STAR + FAR
Research · 2025STAR + FAR
Continual learning for LLMs that stays fresh without forgetting
Role · Creator (design & evaluation); first author on the paper
Budget-conscious continual-learning pipelines for LLMs built on two mechanisms, Sparse Temporal Adapter Routing (STAR) and Freshness-Aware Replay (FAR), that acquire fresh knowledge from day-wise data streams while preserving legacy knowledge, at minutes-per-day update cost. Now written up as a paper under review at ACM TIST.

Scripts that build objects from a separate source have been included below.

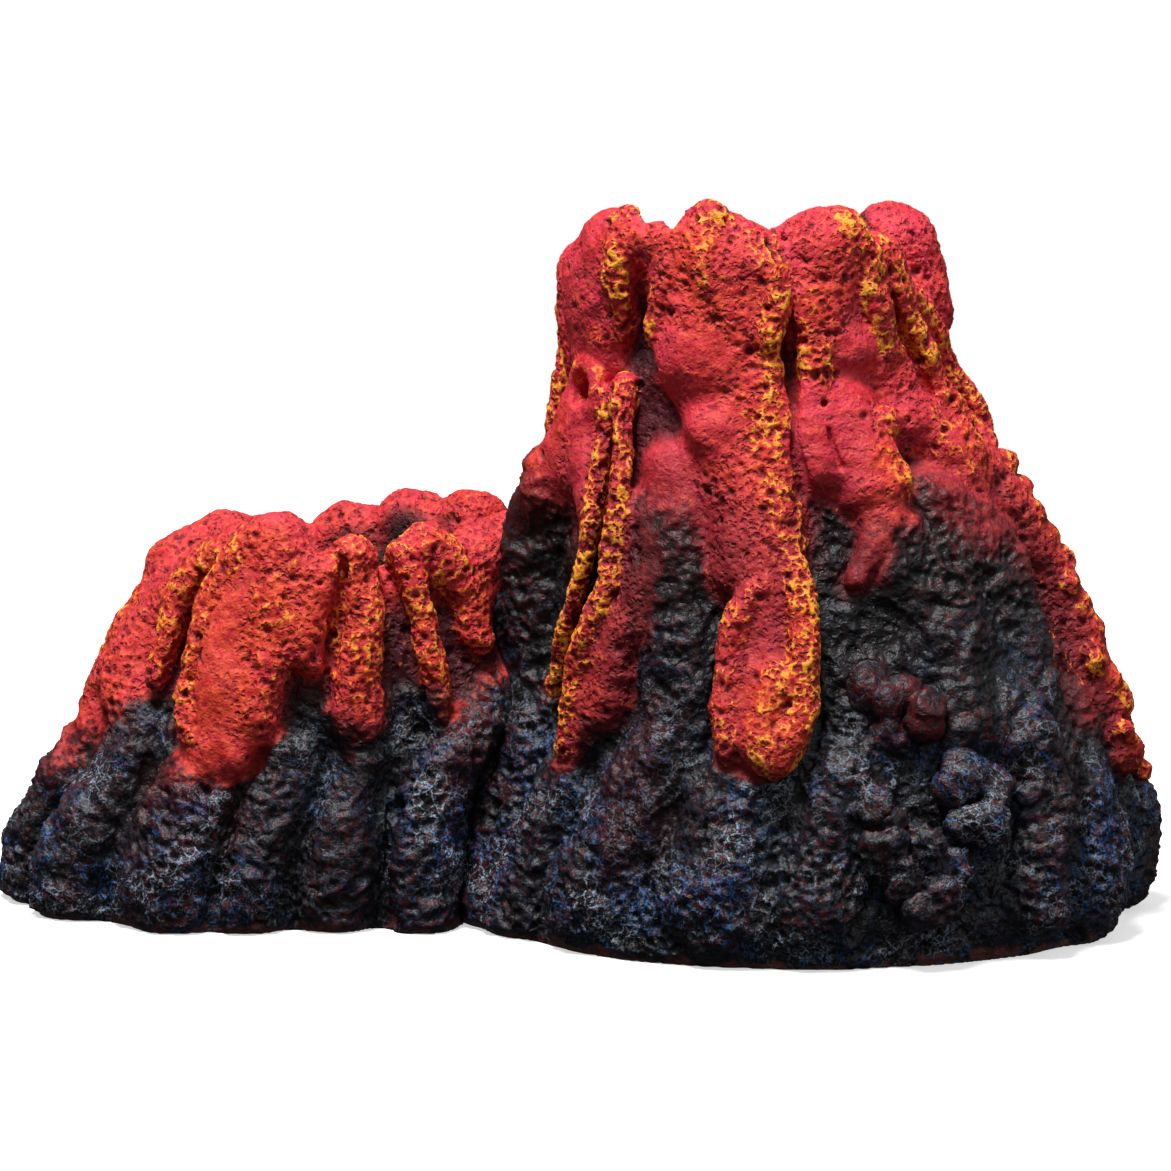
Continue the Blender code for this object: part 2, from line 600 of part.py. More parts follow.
def make_hoses(body):
    """The two branch hoses, the inlet hose, and the clips that hold the branches down."""
    run, rear = run_direction()
    reach = SOCKET_RADIUS + 0.6
    hose("branch_hose_main", (beside(TEE, run, 3.4), beside(MAIN_STONE, run, -reach)), body)
    hose("branch_hose_low", (beside(LOW_STONE, run, reach), beside(TEE, run, -3.4)), body)
    start = [beside(TEE, rear, distance) for distance in (3.8, 7.8, 11.8)]
    end = [(INLET_X, INLET_FRONT - distance) for distance in (9.0, 5.0, 0.6)]
    hose("inlet_hose", start + end, body)
    clip("hose_clip_bridge", beside(LOW_STONE, run, 26.0), run, body)
    clip("hose_clip_low", beside(LOW_STONE, run, 14.5), run, body)
    clip("hose_clip_main", beside(MAIN_STONE, run, -13.2), run, body)


def joint_frame(name, place, parent):
    """An empty on a joint's axis; the pieces that move hang under it."""
    empty = bpy.data.objects.new(name, None)
    bpy.context.collection.objects.link(empty)
    empty.location = Vector(place) * MM
    empty.parent = parent
    holder = bpy.data.objects.new(name + "_pieces", None)
    bpy.context.collection.objects.link(holder)
    holder.location = -Vector(place) * MM
    holder.parent = empty
    return holder


def main():
    clear_scene()
    whole = bpy.data.objects.new("ornament", None)
    bpy.context.collection.objects.link(whole)
    whole.location = Vector((-FRAME_CENTRE[0], -FRAME_CENTRE[1], 0)) * MM
    shell = joint_frame("shell_lift", (0, 0, 0), whole)
    main_stone = joint_frame("main_stone_pull", (*MAIN_STONE, SOCKET_TOP), whole)
    low_stone = joint_frame("low_stone_pull", (*LOW_STONE, SOCKET_TOP), whole)
    swivel = joint_frame("inlet_swivel", (INLET_X, INLET_REAR, PIPE_HEIGHT), whole)
    make_castings(shell)
    make_deck(whole)
    make_cups(whole)
    run = run_direction()[0]
    make_socket("main_socket", MAIN_STONE, -run, whole)
    make_socket("low_socket", LOW_STONE, run, whole)
    make_stone("main", MAIN_STONE, main_stone)
    make_stone("low", LOW_STONE, low_stone)
    make_tee(whole)
    make_inlet(whole, swivel)
    make_hoses(whole)


main()
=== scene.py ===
from itertools import product
from math import cos, radians, sin

import bpy
import numpy as np
import openvdb
from mathutils import Matrix, Vector


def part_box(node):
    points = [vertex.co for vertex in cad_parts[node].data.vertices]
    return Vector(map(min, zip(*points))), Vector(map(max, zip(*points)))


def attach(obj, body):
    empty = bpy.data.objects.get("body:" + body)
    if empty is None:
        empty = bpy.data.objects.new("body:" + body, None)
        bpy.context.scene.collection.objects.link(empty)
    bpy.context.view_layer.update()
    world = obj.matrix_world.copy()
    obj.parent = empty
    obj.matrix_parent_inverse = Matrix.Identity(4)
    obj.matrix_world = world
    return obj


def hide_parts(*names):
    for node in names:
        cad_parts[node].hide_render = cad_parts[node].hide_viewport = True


# Looks of the bubbling volcano ornament. Both castings are sculpted as distance fields: a smooth
# cone, with lava flows, lobes and rubble melted onto it, meshed finely and then pitted like foam.
# Sculpting is in millimetres; azimuths are in degrees round a casting's axis: 0 is the front (-Y).

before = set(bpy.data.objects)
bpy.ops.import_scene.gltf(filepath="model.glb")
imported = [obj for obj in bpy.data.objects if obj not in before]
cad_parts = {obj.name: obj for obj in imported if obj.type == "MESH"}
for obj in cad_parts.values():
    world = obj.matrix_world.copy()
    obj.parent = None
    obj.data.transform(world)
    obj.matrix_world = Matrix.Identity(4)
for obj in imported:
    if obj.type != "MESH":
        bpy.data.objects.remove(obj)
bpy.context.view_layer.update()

MM = 0.001
COARSE = 0.80  # spacing of the first mesh, which is halved on the painted side
BAND = 15.0  # how far from the smooth cone the surface can lie
FAR = 5.0  # distances are cut off here in the grid that is meshed
PROBE = np.float32(0.3)  # step outwards that measures how fast the distance grows
SEAM = 0.05  # how far the low crater keeps from the tall cone
CAMERA_TARGET = Vector((0, 0, 0.0589))
CAMERA_DISTANCE = 1.15
CAMERA_ELEVATION = radians(9.0)
FRAME_WIDTH = 0.2111  # metres that the picture spans at the target
FLOOR_REACH = 0.6


# ---- noise

def random_table(seed, shape, low=-1.0, high=1.0):
    """Random numbers that are the same in every run."""
    return np.random.default_rng(seed).uniform(low, high, shape).astype(np.float32)


def turned_grid(k):
    """A rotation that keeps a noise's grid off the axes."""
    axis = Vector((1.0 + k, 2.0 - k, 0.5 + 0.3 * k)).normalized()
    return np.array(Matrix.Rotation(1.1 + k, 3, axis), np.float32)


TURNS = [turned_grid(k) for k in range(4)]


def noise(points, size, seed):
    """Smooth noise between -1 and 1 whose grain is about one size."""
    table = random_table(seed, (64, 64, 64))
    place = points @ TURNS[seed % 4] / np.float32(size)
    whole = np.floor(place)
    t = place - whole
    t = t * t * (3 - 2 * t)
    near = whole.astype(np.int32) & 63
    far = (near + 1) & 63
    total = 0
    for x, y, z in product((0, 1), repeat=3):
        weight = (t[:, 0] if x else 1 - t[:, 0]) * (t[:, 1] if y else 1 - t[:, 1])
        weight = weight * (t[:, 2] if z else 1 - t[:, 2])
        total = total + weight * table[(far if x else near)[:, 0], (far if y else near)[:, 1],
                                       (far if z else near)[:, 2]]
    return total


def fractal(points, size, octaves, seed):
    """Soft noise with finer noise on top, between -1 and 1."""
    total, weight, scale = 0, 1.0, 0.0
    for octave in range(octaves):
        total = total + weight * noise(points, size, seed + octave)
        scale += weight
        weight *= 0.5
        size /= 2.03
    return total / scale


def crags(points, size, octaves, seed):
    """Noise with sharp crests, between about -1 and 1."""
    total, weight, scale = 0, 1.0, 0.0
    for octave in range(octaves):
        total = total + weight * (1 - 2.2 * np.abs(noise(points, size, seed + octave)))
        scale += weight
        weight *= 0.55
        size /= 2.1
    return total / scale


def cells(points, size, seed):
    """Jittered cells: distance to the nearest centre, gap to the next, and the cell's own number."""
    jitter = random_table(seed, (32, 32, 32, 3), 0.0, 1.0)
    number = random_table(seed + 1, (32, 32, 32), 0.0, 1.0)
    place = points / np.float32(size)
    whole = np.floor(place).astype(np.int32)
    first = np.full(len(points), 9, np.float32)
    second = first.copy()
    tag = np.zeros(len(points), np.float32)
    for step in product((-1, 0, 1), repeat=3):
        cell = whole + np.array(step, np.int32)
        slot = cell & 31
        centre = cell + jitter[slot[:, 0], slot[:, 1], slot[:, 2]]
        away = np.sqrt(((place - centre) ** 2).sum(1))
        closer = away < first
        second = np.where(closer, first, np.minimum(second, away))
        tag = np.where(closer, number[slot[:, 0], slot[:, 1], slot[:, 2]], tag)
        first = np.where(closer, away, first)
    return first, second - first, tag


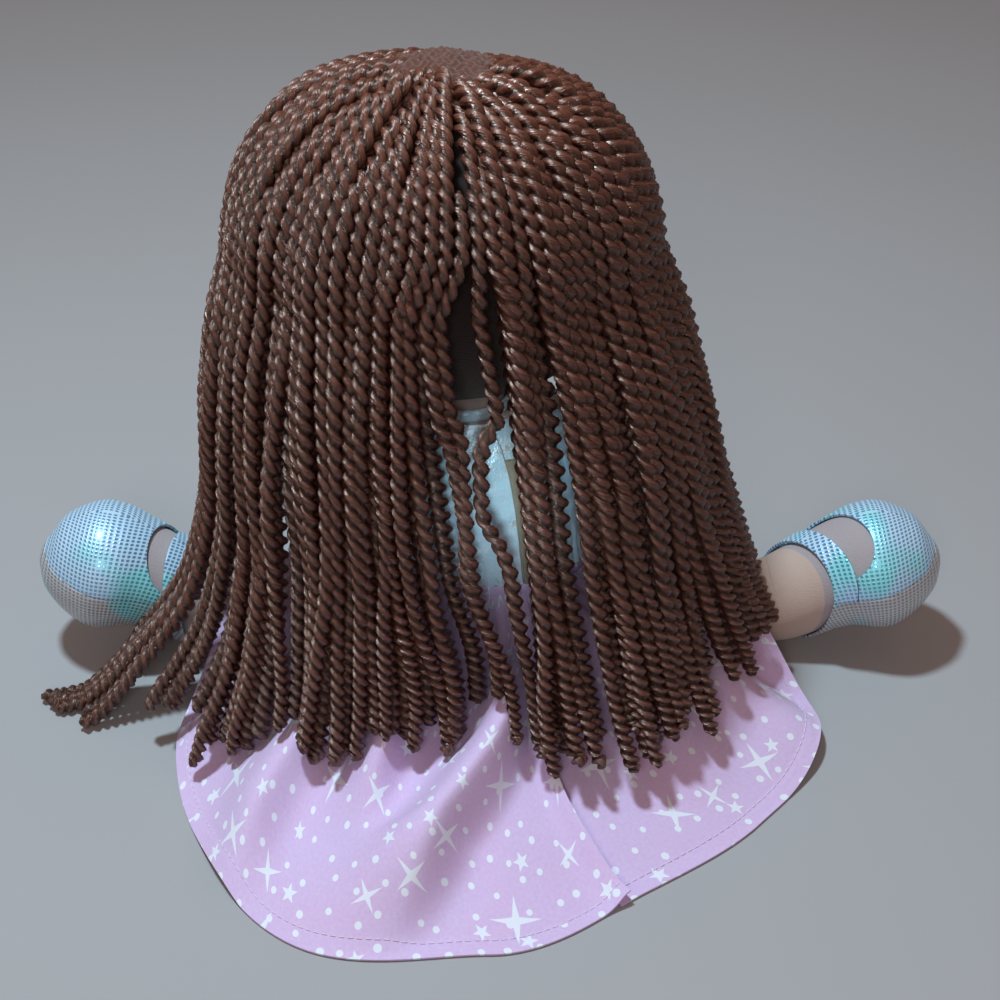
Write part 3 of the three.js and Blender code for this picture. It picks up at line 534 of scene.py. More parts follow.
def motif_mask(tree, cloth, layer, spacing, reach, tips, spread):
    """One inside a layer's scattered printed motifs: stars of so many tips, or dots."""
    moved = add_node(tree, "VectorMath", {
        "operation": "ADD", 1: (0.013 * layer, 0.021 * layer, 0)}, {0: cloth})
    cells = add_node(tree, "TexVoronoi", {
        "voronoi_dimensions": "2D", "feature": "F1", "Scale": 1 / spacing, "Randomness": 0.62},
        {"Vector": moved})
    offset = add_node(tree, "VectorMath", {"operation": "SUBTRACT"},
                      {0: moved, 1: cells.outputs["Position"]})
    chance = add_node(tree, "TexWhiteNoise", {"noise_dimensions": "3D"},
                      {"Vector": cells.outputs["Color"]})
    far = add_node(tree, "VectorMath", {"operation": "LENGTH"}, {0: offset})
    edge = size = add_node(tree, "Math", {
        "operation": "MULTIPLY_ADD", 1: -spread * reach, 2: reach}, {0: chance})
    if tips:
        parts = add_node(tree, "SeparateXYZ", links={0: offset})
        turn = add_node(tree, "Math", {"operation": "ARCTAN2"},
                        {0: parts.outputs[1], 1: parts.outputs[0]})
        spun = add_node(tree, "Math", {"operation": "MULTIPLY_ADD", 1: 1.4},
                        {0: chance, 2: turn})
        tip = add_node(tree, "Math", {"operation": "PINGPONG", 1: math.pi / tips}, {0: spun})
        cosine = add_node(tree, "Math", {"operation": "COSINE"}, {0: tip})
        sine = add_node(tree, "Math", {"operation": "SINE"}, {0: tip})
        steep = (1 / STAR_NOTCHES[tips] - math.cos(math.pi / tips)) / math.sin(math.pi / tips)
        slope = add_node(tree, "Math", {"operation": "MULTIPLY_ADD", 1: steep},
                         {0: sine, 2: cosine})
        edge = add_node(tree, "Math", {"operation": "DIVIDE"}, {0: size, 1: slope})
    return add_node(tree, "Math", {"operation": "LESS_THAN"}, {0: far, 1: edge})


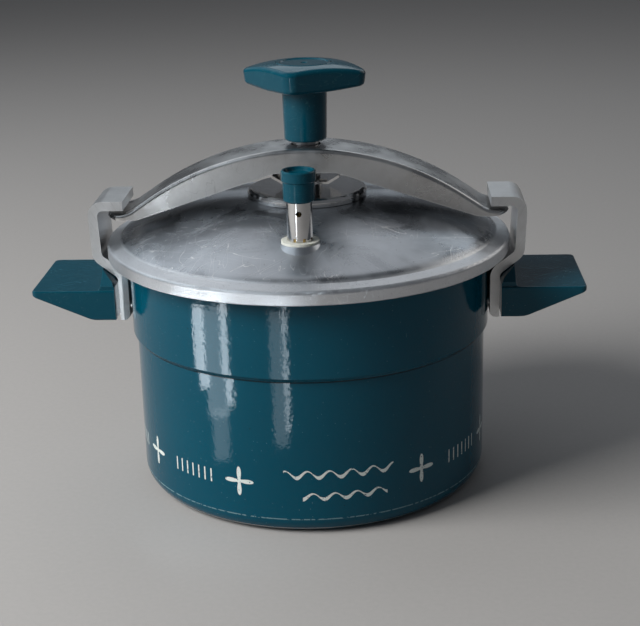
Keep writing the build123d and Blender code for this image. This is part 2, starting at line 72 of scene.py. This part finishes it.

The stale-vs-forgetting tradeoff
Keeping a model both fresh and stable is a tension: updates that add new knowledge tend to overwrite old knowledge, and the methods that protect old knowledge tend to dull or delay the new. STAR + FAR attacks both sides at once: sparse temporal adapters keep new information from clobbering old capabilities, and freshness-aware replay decides what to rehearse and how often, while treating cost (wall-clock train time, RAM/VRAM, buffer size) as a first-class constraint rather than an afterthought.
The system runs a rolling daily loop over reproducible day-wise streams (encyclopedic, news, and StackExchange-style), measuring a Factual Freshness Index on same-day evals and legacy retention on a fixed pre-stream holdout. Full method and results are in the paper, currently under review at ACM Transactions on Intelligent Systems and Technology.